Aneinander Vertrauen, setzt Offenheit voraus, die deine Noa in ihrem engstirnigen Elternhaus wohl nie kennengelernt hat. So wird sie die Zurückweisung von Elif, der Stolz mit Rückgrat zeigen verwechselt, als Kränkung empfunden haben, die sie verleitet einen Fehler zu begehen. Und weil sie diesen Fehler aufgrund einer Kränkung machte, versagt sie sich ihre Zukunft.
Traurig deine Geschichte.

Goldene Dame

 

Hallo ababwa,

bin heute auch mal per Zufall auf deine Geschichte gestoßen, die mir gefallen hat.
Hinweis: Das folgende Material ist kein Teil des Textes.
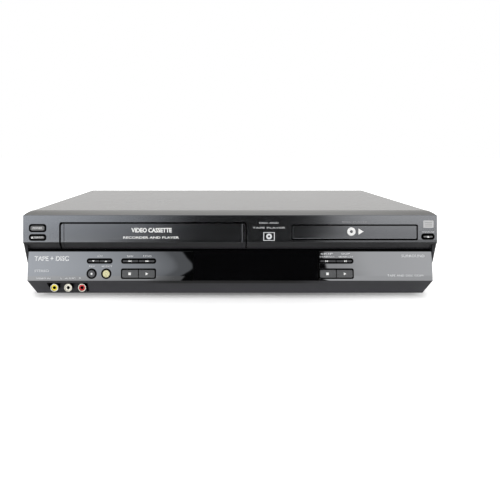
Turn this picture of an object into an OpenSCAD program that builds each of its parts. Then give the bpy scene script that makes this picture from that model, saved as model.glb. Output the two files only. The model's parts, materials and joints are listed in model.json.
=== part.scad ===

Wenn du möchtest, schenke ich dir als kleines Vorostergeschenk eine grammatikalische Entdeckung,;) die dir sicherlich entgangen ist... oder ist das absichtlich so geschrieben??:rolleyes:

Elif wußte davon. Oder zumindest geahnt

...hatte er es geahnt

oder

...ahnte er es

fände ich besser.

Schöne WE-Grüße
von
ahino

 

Liebe Goldene Dame,
danke dir herzlich für den Kommentar! Du hast alles korrekt zusammengefaßt -- ich wüßte nicht, was ich noch hinzufügen sollte, sehr schön erkannt.

Liebe ahino,
eigentlich sollte diese Stelle absichtlich so sein. Da sie anscheinend auf Unbehagen stößt, habe ich sie nun doch geändert. Vielen Dank für deinen Beitrag!